The invention relates to a vent valve (1) for controlling the internal tank pressure of a fuel tank, having at least one valve housing (2) having at least one first connection (3) to the fuel tank and at least one second connection (4), which can be connected to a vent line leading to a fuel vapor filter. The vent valve (1) comprises at least one valve element, which is held in a valve seat (8) in a position in which it closes the first connection (3) by the force of gravity and/or by spring loading and, after a given pressure threshold is exceeded, is raised from the valve seat (8) and, when a given pressure threshold is undershot, returns to the initial position. The valve element and/or the valve element guide has/have at least one relief opening (10), which forms a bypass for a gap flow which arises, for example, during a return movement of the valve element.

Claims

1. A vent valve to control internal tank pressure of a fuel tank, comprising: at least one valve housing having at least one first connection configured to provide fluid communication with the fuel tank and at least one second connection configured to provide fluid communication with a fuel vapour filter, at least one valve element seated by at least one of gravitational force and spring force in a valve seat in a position which completely closes the first connection, wherein the vent valve is operable such that, when a pressure from the fuel tank rises above a threshold pressure, the valve element is unseatable from the valve seat and, when the pressure from the fuel tank lowers below the threshold pressure, the valve element is returnable to the seated position, wherein the valve element is arranged to move within a valve element guide, wherein the valve element and the valve element guide are configured to permit a gap flow between the valve element and the valve element guide, wherein the valve element has at least one first relief opening, which forms a bypass for said gap flow, and wherein the first relief opening is arranged approximately at a level of the valve seat or below the valve seat in relation to the direction of flow through the valve, and wherein the valve element has at least one second relief opening, which is closed by a nonreturn valve acting counter to a direction of closing of the vent valve.
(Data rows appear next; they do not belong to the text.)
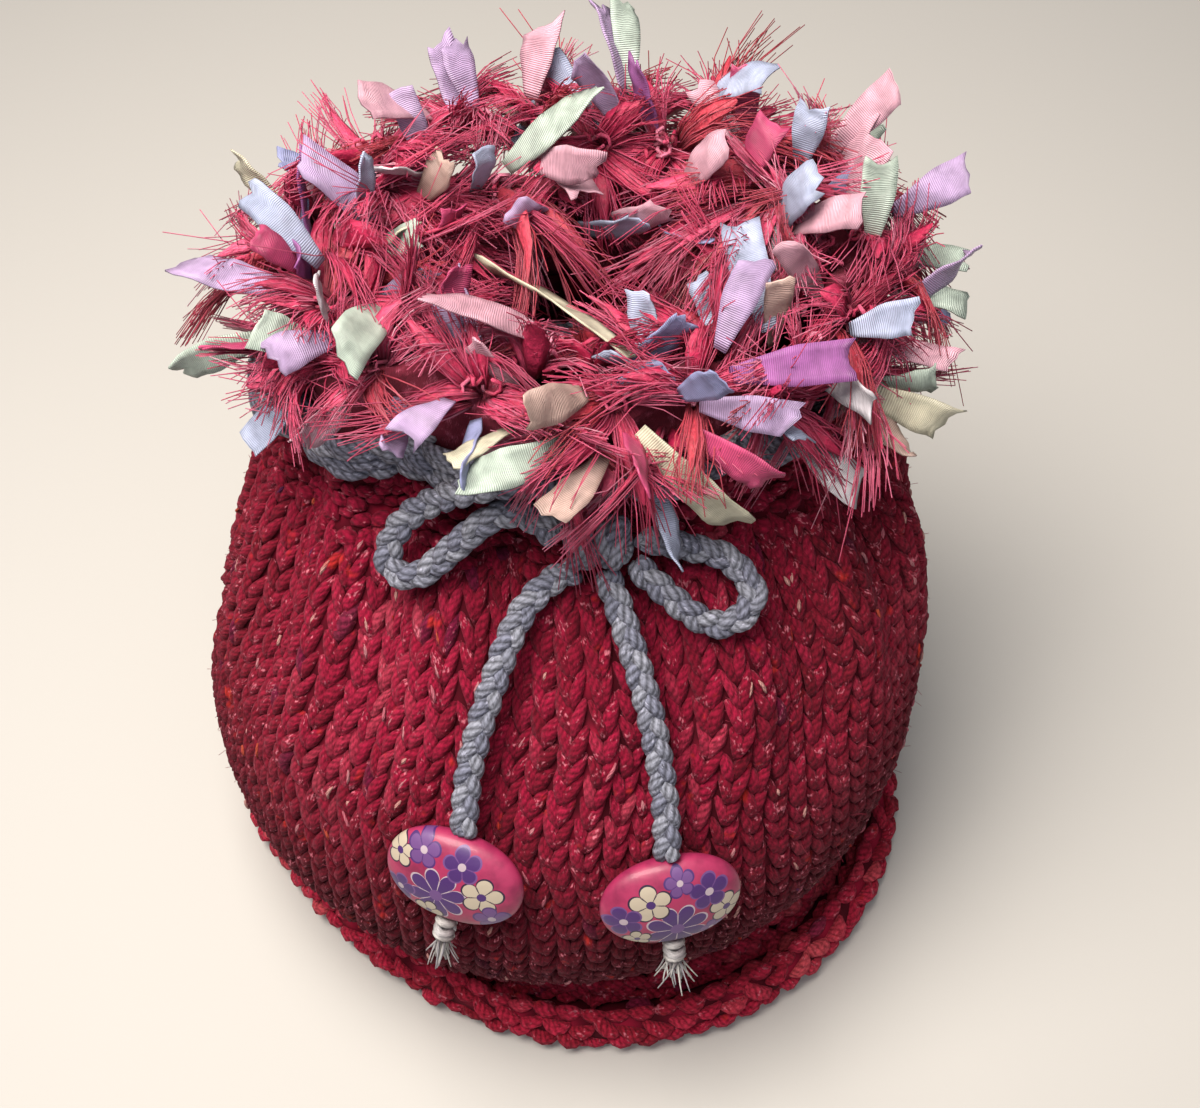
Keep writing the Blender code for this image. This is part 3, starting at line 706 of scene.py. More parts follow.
# %% Distance down the cloth
fine_level = np.linspace(0.0, HEM_END, 401)
fine_angle = np.linspace(0.0, 2 * math.pi, 48, endpoint=False)
fine_points = cloth_at(fine_level[:, None], fine_angle[None, :])
down_cloth = np.concatenate([
    [0.0], np.cumsum(np.linalg.norm(np.diff(fine_points, axis=0), axis=-1).mean(axis=1))
])


def level_down(distance):
    """The level that lies so many millimetres down the cloth from the neck's edge."""
    return np.interp(distance, down_cloth, fine_level)


HEM_AT = float(np.interp(HEM_START - 0.6, fine_level, down_cloth))
print(f"the cloth is {down_cloth[-1]:.0f} mm from neck to edge, and the hem starts at {HEM_AT:.0f} mm")

# %% [markdown]
# ## Base cloth
#
# Under the stitches lies a plain sheet. It closes the gaps between the yarns in a dark red, a
# painted shade for the shadow deep in those gaps, and from inside it is the back of the knitting,
# where stockinette shows rows of small purl bumps.
# Its middle runs a little inside the middle of the solid, which leaves the stitches their room.

# %% Two sheets
BASE_THICK = 2.4
BASE_IN = -0.5
WALES = 40
ROW_PITCH = 4.75
PANEL_FLAT = (0.244, 0.172)
HEM_FACES = (-1.3, 0.8)
LOWEST = (0.3, 0.8)
SIDES = (("front", -1), ("back", 1))

purl_wool_and_gap_shade, tree, shader = new_finish("tweed_wool_purl_side_and_gap_shade", Roughness=0.95, Specular_IOR_Level=0.15)
uv = node(tree, "UVMap").outputs["UV"]
rows_and_wales = (bands(tree, uv, "Y", 0.033, 1.5, 1.0), bands(tree, uv, "X", 0.026, 2.0, 1.0))
purl = maths(tree, "MULTIPLY", *rows_and_wales)
# The purl reds are darker than the wool's own dyes: a painted shade for the gaps between stitches, where
# this sheet shows.
PURL_AND_GAP_SHADE_STOPS = [(0.0, colour("#3E0612")), (0.45, colour("#5C0A1E")), (1.0, colour("#84122C"))]
tree.links.new(ramp(tree, purl, PURL_AND_GAP_SHADE_STOPS), shader.inputs["Base Color"])
raised_by(tree, shader, purl, 0.8, 0.0015)


def base_cloth(key, side):
    """A panel's sheet, with its inner and outer face kept off the floor where the hem lies on it."""
    levels = np.concatenate([
        np.arange(0.05, HEM_START, 0.33), np.arange(HEM_START, HEM_END, 0.25), [HEM_END - 0.05]
    ])
    spread = np.linspace(0.0, 1.0, 105)
    level, across = np.meshgrid(levels, spread, indexing="ij")
    faces = []
    for way, in_hem, lowest in zip((-1, 1), HEM_FACES, LOWEST):
        out = np.where(level > HEM_START - 0.5, in_hem, BASE_IN + way * BASE_THICK / 2)
        points, _ = panel_at(side, level, across, out)
        points[..., 2] = np.maximum(points[..., 2], lowest)
        faces.append(points[None])
    distance = np.interp(levels, fine_level, down_cloth)
    uv = np.stack(np.meshgrid(distance, spread * PANEL_FLAT[0] / MM, indexing="ij")[::-1], axis=-1)
    form = slabs(faces[1], faces[0], uv[None])
    return make_piece(key + "_base_cloth", form, purl_wool_and_gap_shade, replaces=key + "_panel")


base = {key: base_cloth(key, side) for key, side in SIDES}

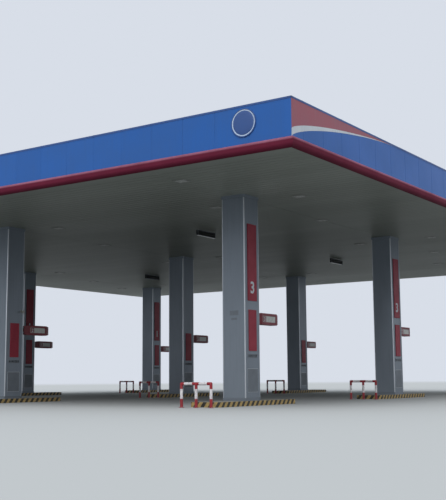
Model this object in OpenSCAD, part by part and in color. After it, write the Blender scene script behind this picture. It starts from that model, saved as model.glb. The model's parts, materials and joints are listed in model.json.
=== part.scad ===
// Filling station canopy on nine clad columns, with pump islands, fascia, soffit and low pitched roof.
// Millimetres, +Z up. The origin is on the ground under the middle of the canopy.
// The front is at -Y, and the drive lanes run along Y between the rows of columns.

/* [Column grid] */
// Distance between column rows, across the lanes
bay_x = 12000; // [9000:100:12000]
// Distance between columns along a lane
bay_y = 12400; // [9000:100:12400]
// Roof beyond the outer column rows, at the sides
overhang_x = 5300; // [3600:100:5300]
// Roof beyond the end columns, at the front and back
overhang_y = 5350; // [3800:100:5350]
// Clear height from the ground to the soffit
soffit_z = 7450; // [5600:50:7600]

/* [Islands] */
// Width of an island
island_w = 1200; // [1100:10:1400]
// Length of an island
island_l = 5100; // [4400:50:5600]
// How far an island's middle lies behind its column's middle
island_back = 250; // [0:10:500]
// Height of an island above the ground
island_h = 170; // [120:5:220]
// Thickness of the steel kerb plate round an island
kerb_t = 10; // [6:1:16]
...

2. The vent valve according to claim 1, wherein the valve element comprises a ball, a piston or a plate.

3. The vent valve according to claim 1, wherein the valve element guide comprises at least one cylinder in which the valve element is arranged to move axially.

4. The vent valve according to claim 1, wherein the first relief opening is provided in a sealing surface of the valve element.

5. The vent valve according to claim 1, wherein the valve element has at least one second relief opening, which is open permanently.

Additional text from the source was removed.